55. This question also raises issues of the nature and extent of the guarantees that could be given by an issuing judicial authority in those circumstances. While recognising that it is for the national court itself to be satisfied whether sufficient guarantees have been given to allow the national court discount the risk to the fundamental right to a fair trial, in the context of the exceptional circumstances of a finding of a breach of the common value of the rule of law by a national court, the Court of Justice may conclude that there is a European Union law aspect to the nature and extent of the guarantees that must be provided before the national court could discount the risk of unfair trial for the individual concerned. The referring Court refers to Article 1(3) of the Framework Decision and Article 6 TEU and to the recognition of the rights and freedoms protected by the Charter and the European Convention on Human Rights.

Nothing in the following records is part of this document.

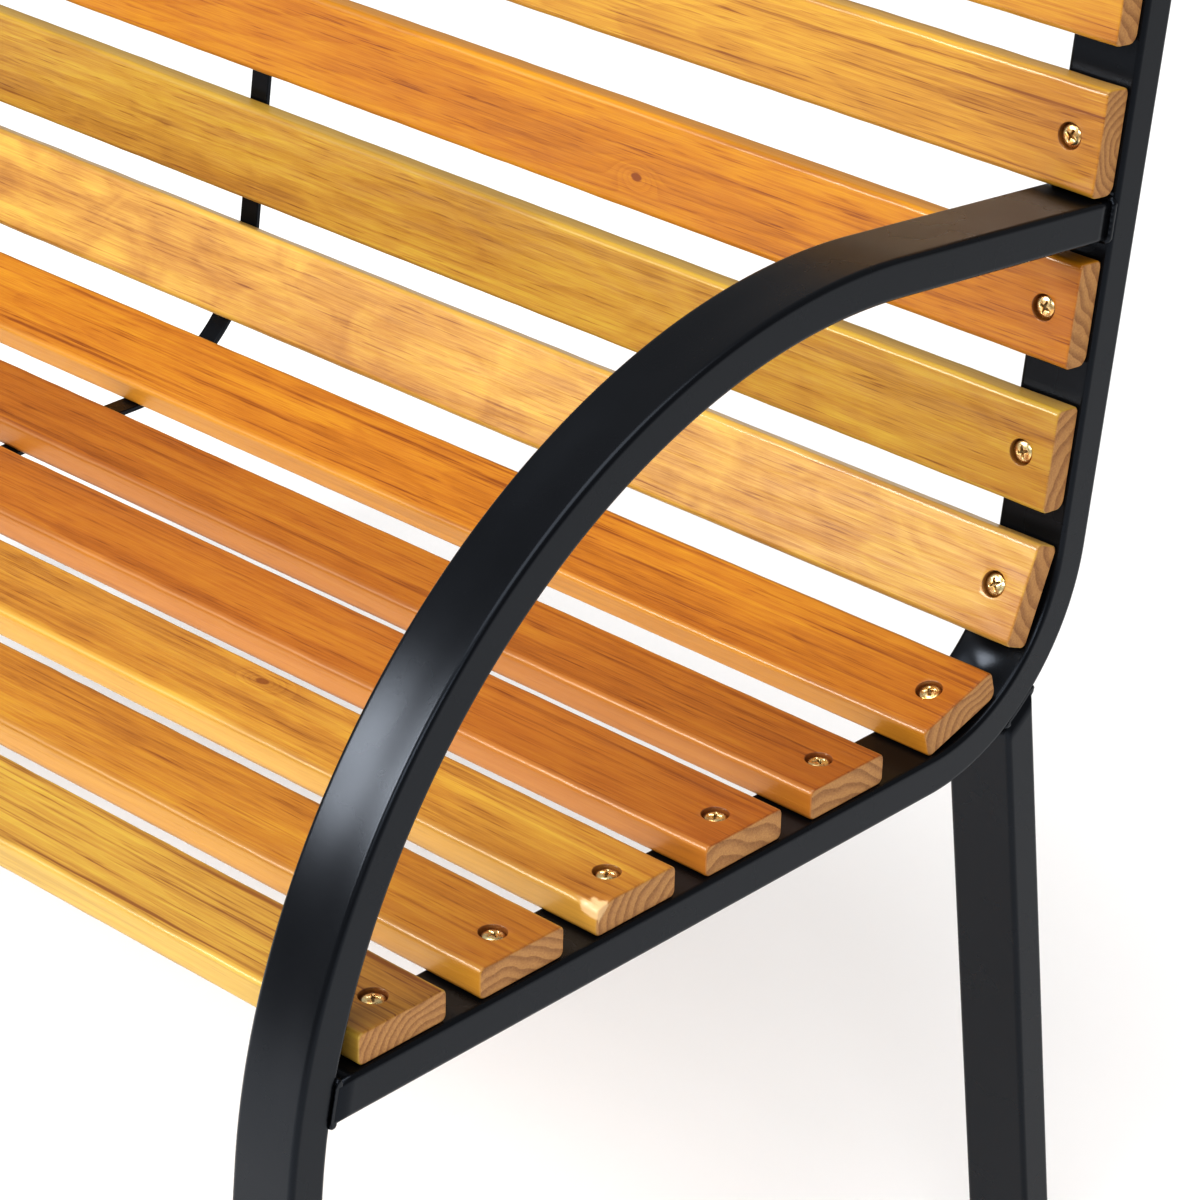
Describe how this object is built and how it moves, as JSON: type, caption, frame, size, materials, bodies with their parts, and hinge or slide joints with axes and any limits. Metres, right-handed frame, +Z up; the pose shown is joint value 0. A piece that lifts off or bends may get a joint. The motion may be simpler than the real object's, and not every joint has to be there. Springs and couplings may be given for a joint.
{
  "type": "garden bench",
  "caption": "Outdoor bench of varnished wooden slats screwed to two bent black steel tube end frames with hoop arms, splayed legs and a centre strap",
  "frame": {"origin": "centre of the bench's footprint, on the floor under the feet", "axes": "+X along the bench towards the end that is on the right of someone facing its front, +Y from the front edge of the seat towards the back, +Z up"},
  "size_m": [1.1362, 0.6272, 0.7814],
  "materials": {
    "powder_coat": "satin black powder coat on bent steel tube",
    "seat_wood": "honey-brown varnished softwood, satin to gloss",
    "back_wood": "golden varnished softwood, satin to gloss",
    "strap_coat": "satin black powder coat on flat steel bar",
    "yellow_zinc": "yellow passivated zinc plate on pan head screws",
    "bright_zinc": "bright zinc plate",
    "black_zinc": "black passivated zinc plate",
    "black_plastic": "moulded black polyethylene"
  },
  "bodies": {
    "root": {"seat_back_rail_right": "powder_coat", "seat_back_rail_left": "powder_coat", "arm_front_leg_right": "powder_coat", "arm_front_leg_left": "powder_coat", "rear_leg_right": "powder_coat", "rear_leg_left": "powder_coat", "seat_slat_1": "seat_wood", "seat_slat_2": "seat_wood", "seat_slat_3": "seat_wood", "seat_slat_4": "seat_wood", "seat_slat_5": "seat_wood", "seat_slat_6": "seat_wood", "back_slat_1": "back_wood", "back_slat_2": "back_wood", "back_slat_3": "back_wood", "back_slat_4": "back_wood", "back_slat_5": "back_wood", "centre_strap": "strap_coat", "slat_screws_right": "yellow_zinc", "slat_screws_left": "yellow_zinc", "slat_washers_right": "bright_zinc", "slat_washers_left": "bright_zinc", "slat_nuts_right": "bright_zinc", "slat_nuts_left": "bright_zinc", "strap_screws": "black_zinc", "front_foot_right": "black_plastic", "front_foot_left": "black_plastic", "rear_foot_right": "black_plastic", "rear_foot_left": "black_plastic", "top_cap_right": "black_plastic", "top_cap_left": "black_plastic"}
  },
  "joints": []
}
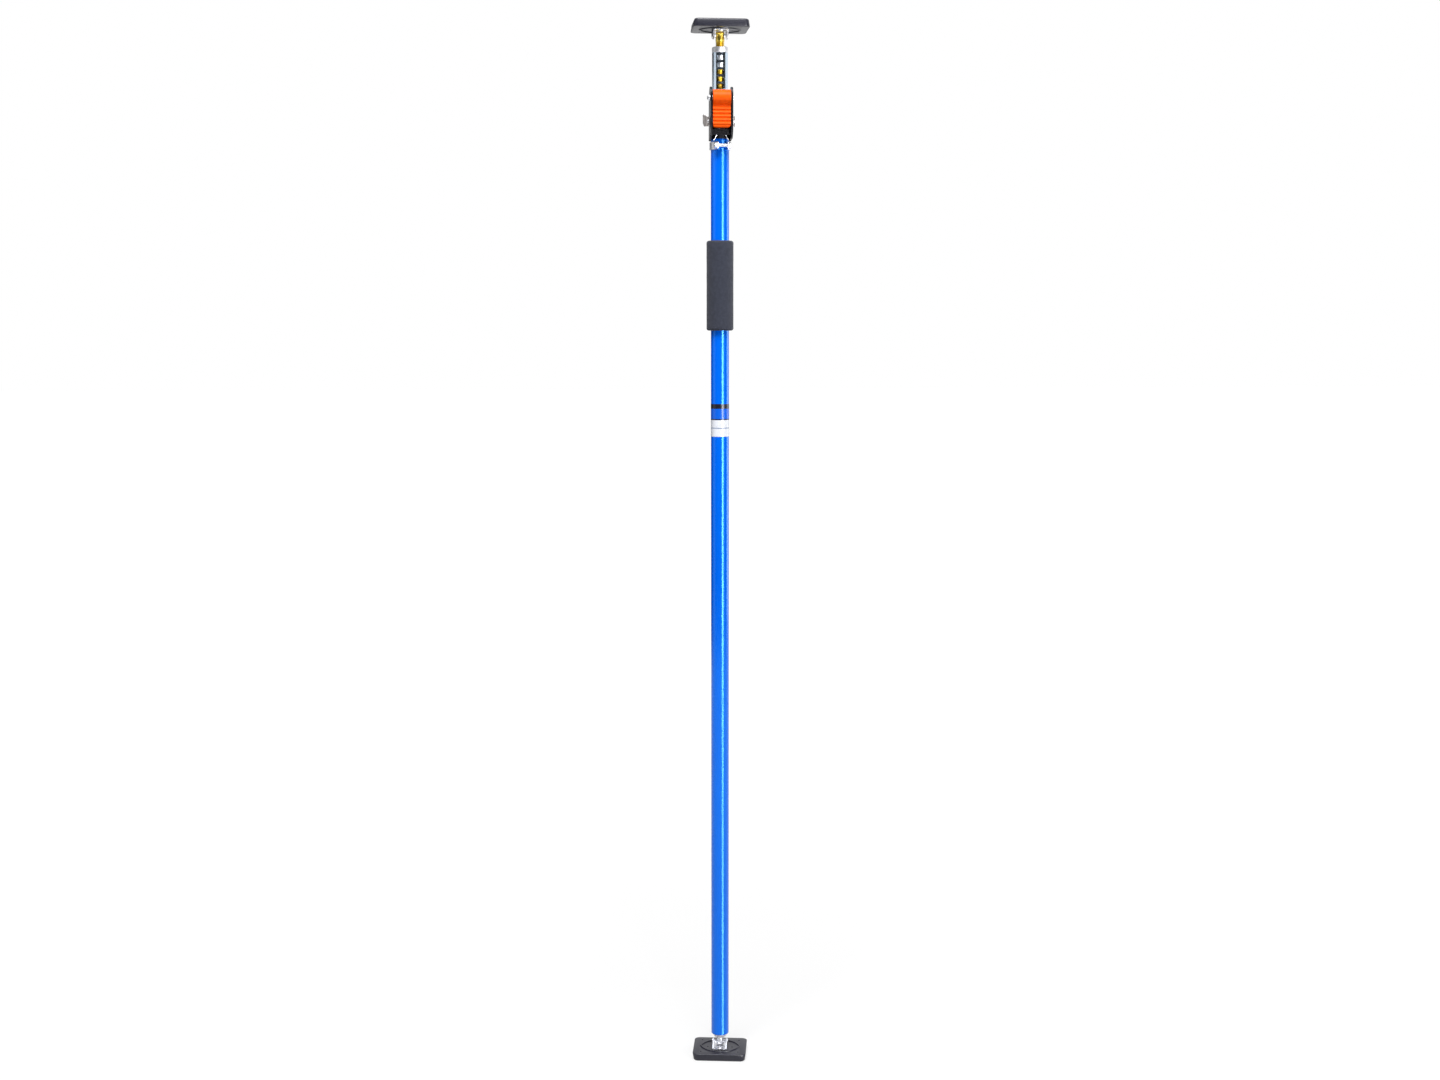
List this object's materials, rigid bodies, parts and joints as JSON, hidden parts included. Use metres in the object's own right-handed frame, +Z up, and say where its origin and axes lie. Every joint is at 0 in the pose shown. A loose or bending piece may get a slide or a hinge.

56. If the Court of Justice concludes that it should address the nature and extent of the guarantees that may be required from an issuing judicial authority, a serious issue arises as to how precise and concrete those guarantees must be. Must they include guarantees as to who will conduct the prosecution of the trial and the particular judges who will hear the case and any appeal? Or a guarantee to respect any ruling by a lawfully constituted Constitutional Tribunal as to the unconstitutionality of any laws or rules of procedure that might impact on the individual’s trial? In light of the obvious difficulties of giving guarantees specific to the trial of an individual where the rule of law itself has been systemically breached, the Court of Justice may conclude that no realistic purpose can be served by requesting those types of individual guarantees. The Court of Justice may conclude that the type of guarantee required is one that demonstrates systemic compliance with the rule of law in the issuing state.